With the lowest average damage multiplier (0.85) across all attack types, Steel Pokemon resist the most incoming damage. If you need a wall on your team, Steel is where to look.
These three types consistently rank as the most vulnerable, taking above-average damage from the widest range of attacking types. Using them competitively requires more careful play and team support.
Among the six battle stats, Attack (r = 0.742) and Sp. Attack (r = 0.736) vary the most across the roster. Since BST is the sum of all six stats, these correlations reflect which stats spread the widest between weak and strong Pokémon — not which stat "causes" strength. Speed varies the least, meaning Pokémon are relatively similar in Speed regardless of overall power.
The "power creep" narrative doesn't hold up cleanly. Gens 1-3 had nearly identical average BST. Gen 6 spiked because of Mega Evolutions, then it dropped back down. It's more about mechanic additions than gradual inflation.
A moderate correlation of +0.48 means heavier Pokemon tend to be stronger, but there are plenty of exceptions in both directions. Don't judge a Pokemon by its weight.
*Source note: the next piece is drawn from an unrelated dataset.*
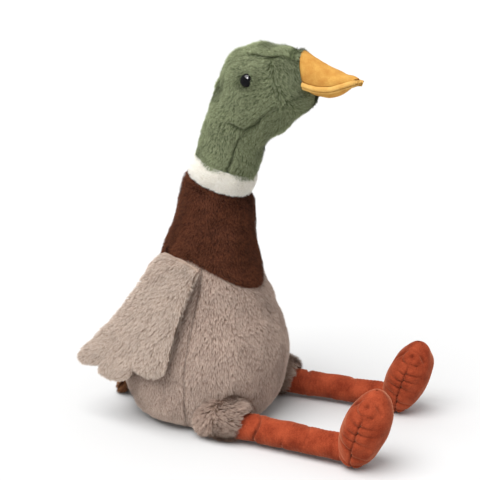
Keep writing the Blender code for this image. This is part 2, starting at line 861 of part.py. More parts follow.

The weakest correlation in the entire analysis (r = +0.31). How much EXP a Pokemon needs to reach Level 100 tells you almost nothing about how strong it will end up being.
| Tool | Purpose |
|---|---|
| Python | Core language for all data processing and analysis |
| Pandas | Data loading, manipulation, groupby aggregations, correlation analysis |
| Matplotlib | Base visualization library for bar charts, scatter plots, and heatmaps |
| Seaborn | Statistical visualizations: scatter plots with regression lines, violin plots, heatmaps, bar plots |
| Jupyter Notebook | Interactive environment for running the full analysis pipeline |
Analysis conducted on a Pokemon dataset covering 1,032 entries across 8 generations, including Mega Evolutions, Alolan forms, and Galarian forms. All values reflect the raw dataset as provided.